Eighth is Gangster Squad, the star studded throwback action movie. The Warner Bros. released earned only $4.2 million, off 51% from its fourth place finish last weekend. The $60 million gangster flick has pulled in $39.6 million.

Down in ninth is Broken City, which is going to be out of the top ten after only two weekends. The Mark Wahlberg/Russell Crowe flop earned another $4 million, but will leave with a domestic total of only $15.3 million.

Les Miserables, Universal’s other big movie, finishes in 10th. The musical earned another $3.9 million as it fell 48% from the previous frame. It looks like it will lose the Christmas Day showdown with Django Unchained stateside, as Les Mis has earned $137.2 million, about $9 million less than the Tarantino picture; however, it has earned $150 million overseas.

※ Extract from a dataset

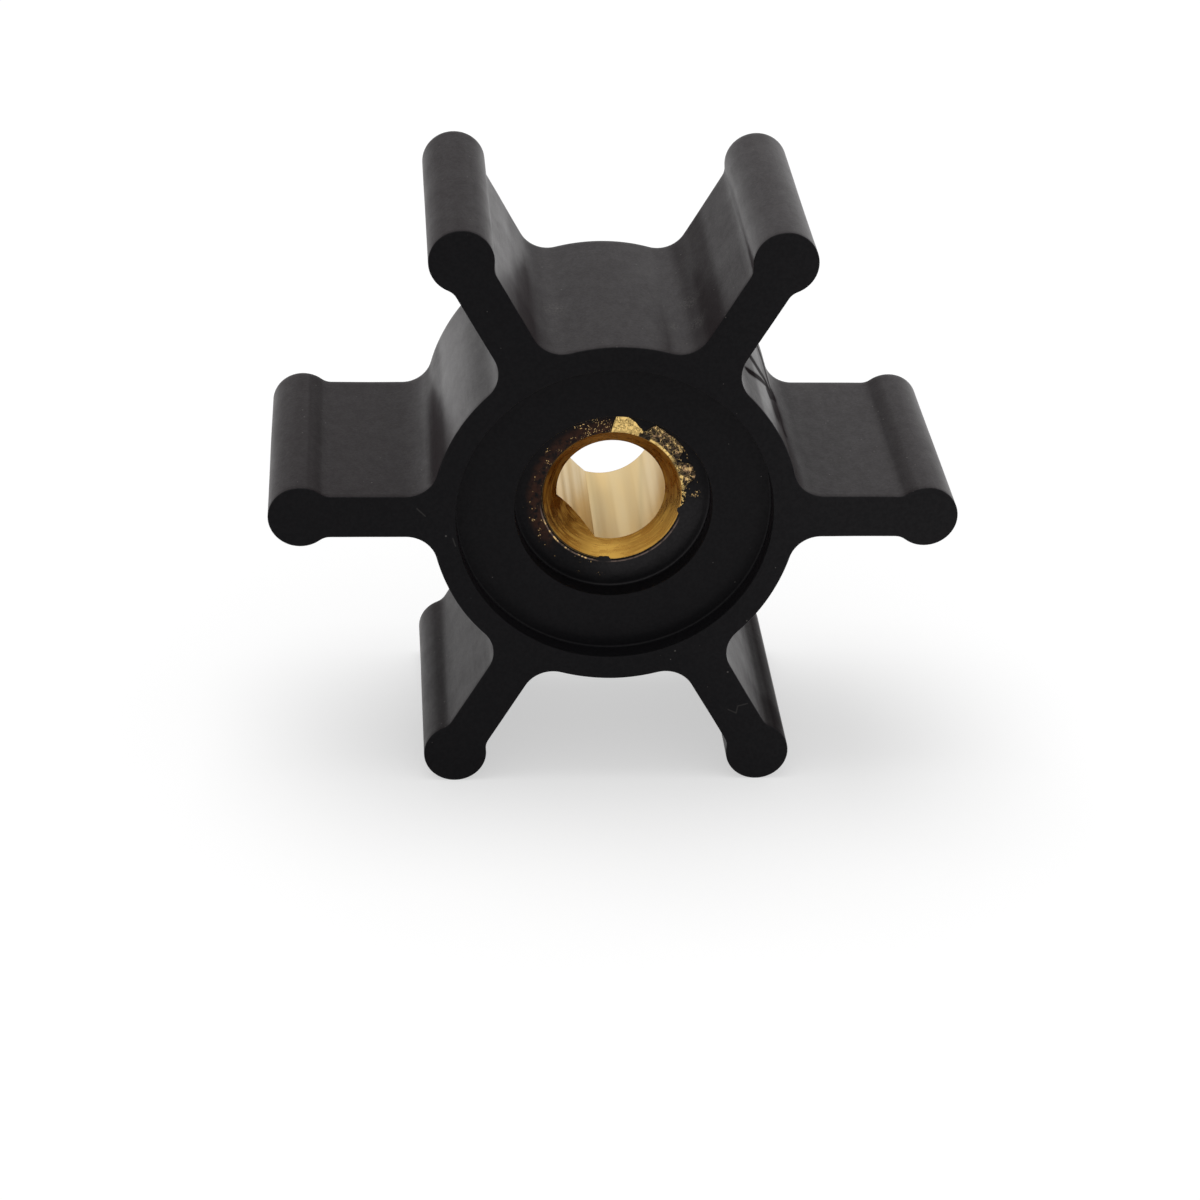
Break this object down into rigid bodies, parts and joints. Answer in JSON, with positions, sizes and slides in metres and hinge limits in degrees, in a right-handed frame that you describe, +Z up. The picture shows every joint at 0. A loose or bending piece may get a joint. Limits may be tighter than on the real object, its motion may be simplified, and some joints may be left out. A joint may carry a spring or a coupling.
{
  "type": "flexible pump impeller",
  "caption": "Flexible rubber pump impeller: straight vanes with beaded tips on a hub, moulded round a brass bush with a D-shaped bore that drives it.",
  "frame": {"origin": "on the shaft axis, half way between the two end faces", "axes": "+Y along the shaft axis, towards the rear end face; +Z up as it stands on two vane tips; +X to the right seen from the front, through a vane tip"},
  "size_m": [0.05, 0.0206, 0.044],
  "materials": {
    "black_rubber": "matt moulded black rubber, with faint streaks and scuffs",
    "turned_brass": "turned and drawn brass, dull, with fine turning marks in the countersinks"
  },
  "bodies": {
    "root": {"impeller_body": "black_rubber", "shaft_bush": "turned_brass"}
  },
  "joints": []
}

It will lose the domestic battle, but win the worldwide war.

In other box office news this weekend, Life of Pi crossed the $100 million mark on Monday, its 62nd day of release, but will end up with a worldwide gross that will put Django Unchained and Les Mis to shame. Life of Pi also crossed the half-billion mark, making those that greenlit the $120 million production look like superstars. Lastly, remember all that talk about Tom Cruise and the miss that was Jack Reacher? The action flick should cross the $100 million plateau overseas this weekend, which means the overall take for the $60 million Paramount release has reached $175 million.

Overall this weekend, the top 12 films earned a poor $88 million. A year ago over the same weekend, the top 12 films took in $98.1 million on the strength of The Grey. Next weekend brings Stallone in Bullet to the Head, as it hopes to avoid the one and done that was Arnold’s Last Stand; the other opener is Warm Bodies, a teen zombie flick.